● **WHAT THE TASK REQUIRES**: Write the data out again in full, with no departure from the original.

● **MATERIAL FOR THE TASK**:
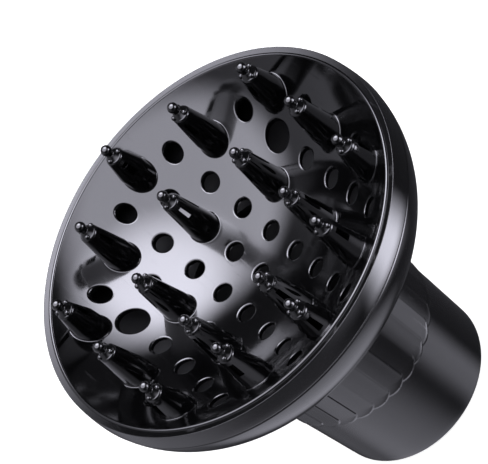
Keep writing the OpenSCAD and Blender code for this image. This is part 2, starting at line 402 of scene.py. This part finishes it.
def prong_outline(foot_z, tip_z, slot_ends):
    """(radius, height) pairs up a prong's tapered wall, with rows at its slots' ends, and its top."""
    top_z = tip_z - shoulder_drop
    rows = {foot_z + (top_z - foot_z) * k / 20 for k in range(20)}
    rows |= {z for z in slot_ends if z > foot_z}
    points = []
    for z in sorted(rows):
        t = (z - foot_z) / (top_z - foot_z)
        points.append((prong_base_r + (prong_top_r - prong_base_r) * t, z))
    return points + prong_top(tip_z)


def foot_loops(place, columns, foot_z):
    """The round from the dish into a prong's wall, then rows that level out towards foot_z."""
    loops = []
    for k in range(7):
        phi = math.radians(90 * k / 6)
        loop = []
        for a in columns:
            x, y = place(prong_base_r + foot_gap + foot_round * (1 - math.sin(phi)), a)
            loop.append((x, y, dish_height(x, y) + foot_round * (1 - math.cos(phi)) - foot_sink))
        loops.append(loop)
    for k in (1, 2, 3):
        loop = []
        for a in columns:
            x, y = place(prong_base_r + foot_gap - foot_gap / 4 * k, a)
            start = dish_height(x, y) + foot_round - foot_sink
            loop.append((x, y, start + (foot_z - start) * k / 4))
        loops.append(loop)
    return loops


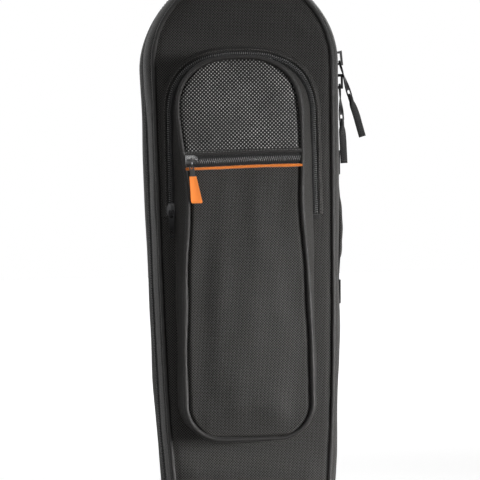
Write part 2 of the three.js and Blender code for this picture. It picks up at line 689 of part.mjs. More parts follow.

● **OUTPUT**:
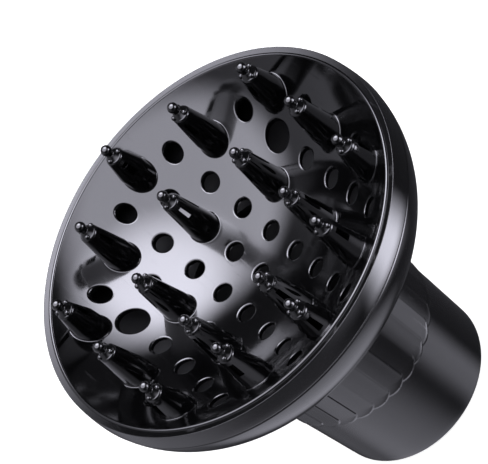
Keep writing the OpenSCAD and Blender code for this image. This is part 2, starting at line 402 of scene.py. This part finishes it.
def prong_outline(foot_z, tip_z, slot_ends):
    """(radius, height) pairs up a prong's tapered wall, with rows at its slots' ends, and its top."""
    top_z = tip_z - shoulder_drop
    rows = {foot_z + (top_z - foot_z) * k / 20 for k in range(20)}
    rows |= {z for z in slot_ends if z > foot_z}
    points = []
    for z in sorted(rows):
        t = (z - foot_z) / (top_z - foot_z)
        points.append((prong_base_r + (prong_top_r - prong_base_r) * t, z))
    return points + prong_top(tip_z)


def foot_loops(place, columns, foot_z):
    """The round from the dish into a prong's wall, then rows that level out towards foot_z."""
    loops = []
    for k in range(7):
        phi = math.radians(90 * k / 6)
        loop = []
        for a in columns:
            x, y = place(prong_base_r + foot_gap + foot_round * (1 - math.sin(phi)), a)
            loop.append((x, y, dish_height(x, y) + foot_round * (1 - math.cos(phi)) - foot_sink))
        loops.append(loop)
    for k in (1, 2, 3):
        loop = []
        for a in columns:
            x, y = place(prong_base_r + foot_gap - foot_gap / 4 * k, a)
            start = dish_height(x, y) + foot_round - foot_sink
            loop.append((x, y, start + (foot_z - start) * k / 4))
        loops.append(loop)
    return loops


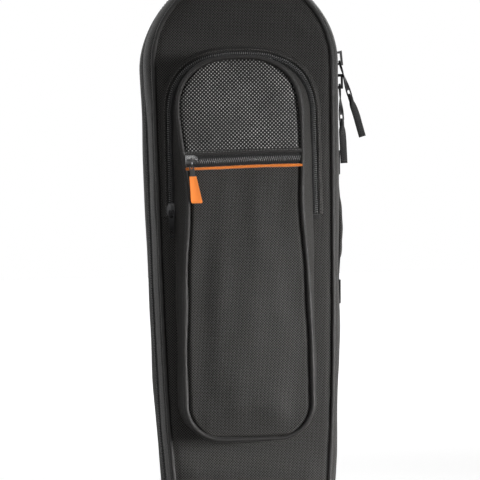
Write part 2 of the three.js and Blender code for this picture. It picks up at line 689 of part.mjs. More parts follow.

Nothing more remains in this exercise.